"All around us is the city of small sins, abounding in backways and retreats, but surely, sooner or later, the towering flame will rise from the harbour announcing that the reign of the cowards is over and a man is burning his ships."
So Chesterton said in his essay "A Defence of Rash Vows". In his most brilliant work, Orthodoxy, he declared that, "I could never conceive or tolerate any Utopia which did not leave me the liberty for which I chiefly care, the liberty to bind myself".
I found myself thinking of Chesterton's attitude towards cheerful recklessness today, when I was recalling the words of Patrick Pearse's poem, The Fool. Pearse, as readers probably know, was the educationalist, writer and poet who led the 1916 Irish Rising against British rule. For many years he was idolised in Ireland; today he often demonised.
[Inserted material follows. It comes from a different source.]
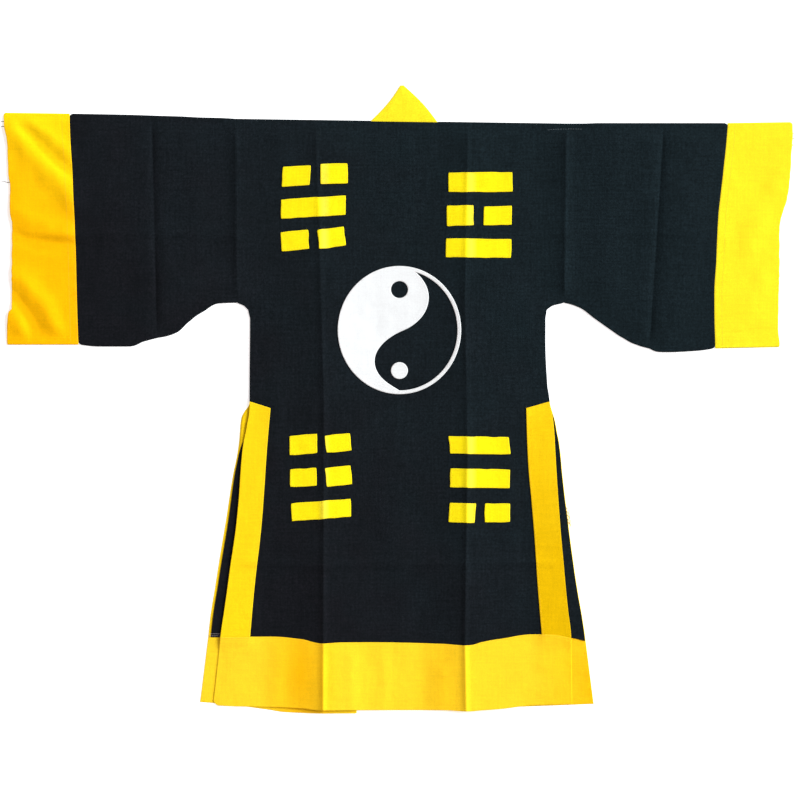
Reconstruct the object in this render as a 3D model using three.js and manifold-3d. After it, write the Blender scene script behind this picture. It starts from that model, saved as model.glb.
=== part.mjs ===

Chesterton, in his book Irish Impression, seems to consider the 1916 Rising a tactical mistake by the insurgents. My own attitude towards the Rising has shifted through the years. In my childhood and early teens, an ardent nationalist, I considered it heroic and noble through and through. In my socialist later teens and early twenties, I thought it preposterous and pointless, a romantic diversion from the real business of working class liberation. In my reactionary mid-to-late-twenties, I cheered it again, although by now with rather more misgivings for the legacy of violence it had, possibly, helped to perpetuate. Today, I am more on the fence than ever.
But I've never lost my fascination with Patrick Pearse, or my admiration for his poetry, which I consider some of the most underpraised poetry ever written in the English language. And it certainly lends tongue to a very Chestertonian love of rash vows and drastic courses.
The Fool by Patrick Pearse
Since the wise men have not spoken, I speak that am only a fool;
A fool that hath loved his folly,
Yea, more than the wise men their books or their counting houses or their quiet homes,
Or their fame in men's mouths;
A fool that in all his days hath done never a prudent thing,
Never hath counted the cost, nor recked if another reaped
The fruit of his mighty sowing, content to scatter the seed;
A fool that is unrepentant, and that soon at the end of all
Shall laugh in his lonely heart as the ripe ears fall to the reaping-hooks
And the poor are filled that were empty,
Tho' he go hungry.
I have squandered the splendid years that the Lord God gave to my youth
In attempting impossible things, deeming them alone worth the toil.
Was it folly or grace? Not men shall judge me, but God.
I have squandered the splendid years:Lord, if I had the years I would squander them over again,
Aye, fling them from me!
For this I have heard in my heart, that a man shall scatter, not hoard,
Shall do the deed of to-day, nor take thought of to-morrow's teen,
Shall not bargain or huxter with God ; or was it a jest of Christ's
And is this my sin before men, to have taken Him at His word?
The lawyers have sat in council, the men with the keen, long faces,
And said, `This man is a fool,' and others have said, `He blasphemeth;'
And the wise have pitied the fool that hath striven to give a life
In the world of time and space among the bulks of actual things,
To a dream that was dreamed in the heart, and that only the heart could hold.
O wise men, riddle me this: what if the dream come true?
What if the dream come true? and if millions unborn shall dwell
In the house that I shaped in my heart, the noble house of my thought?
Lord, I have staked my soul, I have staked the lives of my kin
On the truth of Thy dreadful word.
Do not remember my failures,
But remember this my faith
And so I speak.
Yea, ere my hot youth pass, I speak to my people and say:
Ye shall be foolish as I; ye shall scatter, not save;
Ye shall venture your all, lest ye lose what is more than all;
Ye shall call for a miracle, taking Christ at His word.
And for this I will answer, O people, answer here and hereafter,
O people that I have loved, shall we not answer together?